On the morning of July, 7, 1859, John Mitchell was hanged in the jail yard in this city for the murder of Eileen Welch, a woman with whom he had been living. In January the couple came to this city from Toronto and secured lodgings in a tavern on York street. A few mornings after their arrival here, Mitchell and the woman had a row, and the wife of the tavern keeper and the servant girl heard screams and ran up to the room, where they found Mitchell and the woman struggling. Mitchell had cut the woman's throat from ear to ear with a razor, and she died within a few minutes. Mitchell came from Limerick, Ireland, where he had left a wife and children. He was arrested for the murder, and at the next assize court was found guilty and sentenced to be hanged. A girl had been born to the unfortunate couple, and on the night before the execution Mitchell asked to see the child. For the first time since the murder, he displayed sorrow for his crime. The execution took place between seven and eight o'clock in the morning, and even at that early hour fully 3,000 people had gathered in the vicinity of the court house. The housetops were covered with a morbid crowd, anxious to get a glimpse of the allows. Only those on the housetops could see into the jail yard, and after the drop fell they could not see the victim. This was the first execution that had taken place in Hamilton for twenty years. During the months of May and June of that year, no less than seven men were executed for murders committed in this section of Canada.

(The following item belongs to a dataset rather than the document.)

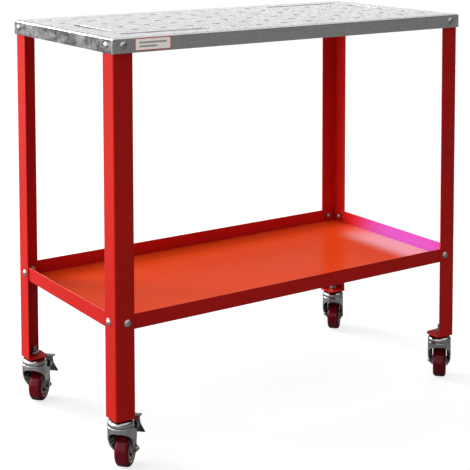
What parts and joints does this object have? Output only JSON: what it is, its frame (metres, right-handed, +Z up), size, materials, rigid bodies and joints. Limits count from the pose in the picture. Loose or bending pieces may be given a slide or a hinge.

That Hamilton has had to fight for its existence from its incorporation down to the present is an old, old story. When the building of a line of railway from Niagara to the Detroit river was first conceived nearly 70 years ago, although it was Hamilton men and Hamilton money that worked up the plan, rival points did everything to obstruct it, even going so far as to appeal to legislative influence to sidetrack the city. But the men who were laying the foundations of this great manufacturing center were not to be defeated in their purpose, and the Great Western was built on the original lines. It was the first great through line built in Canada, and it made money from the start. The city of Hamilton took stock and borrowed the money to pay for it, and it was not many years before the dividends were larger than the interest. In an evil hour, the city council disposed of the railway bonds to speculators, and sold them on credit and what power the city had in the board of directors was lost forever. The first move made by the Great Western to the injury of Hamilton was when the shops were transferred to London. Then the company struck a body blow at the wholesale grocery trade in this city by exorbitant freight charges. On all goods denominated general groceries the charges were as follows:
From Hamilton to London, per 100 lbs..............................30c
From Montreal to London, per 100 lbs..............................25c
From Buffalo to London, per 100 lbs.................................15c
Such discrimination substantially put Hamilton in a hole, and its wholesale merchants were unable to compete for the trade which rightfully belonged to them on the point of location. The trade of London was entirely lost to Hamilton, as very naturally its merchants would not stand for the increase in freight charges. In the old days of wagon roads, before the Great Western was built, Hamilton was the natural source of supply for the merchants of Western Canada,, and at almost any hour of the day, lines of loaded wagons, with merchandise of every description, headed out of the city in every direction. It was then that Hamilton was in its glory as the great wholesale center, and while no great fortunes were made – for men did not make great fortunes in those days – its merchants were as solid as the rock in our far-famed mountain heights. It is unfortunately true that Hamilton has got the worst of it from nearly every great enterprise it has brought into being. It is about time the city had cut its eye teeth. Even in the piping of natural gas into the city, the consumers must pay a higher price for it than do towns where longer miles have to be laid from the base of supplies. And so it is with all the blessings that our natural location have endowed the city with. The next thing some company of financiers will be getting a monopoly of the bay.
That grand old man of the Salvation army, Gen Booth, prayed as follows the other day :
And now, dear Lord, bless the reporters, whose nimble pens catch every word almost before it is uttered. Like Thyself, they are omnipresent and almost omnipotent. If we take the wings of the morning and fly off to the uttermost parts of the earth, they are there. They meet us in the jungles of Africa, they way lay us even on the Atlantic ocean, and when we tread the prairies of North America, behold! they are there. May their light and their goodness be equal to their power, and in the general assembly of heaven, let no reporter be excluded.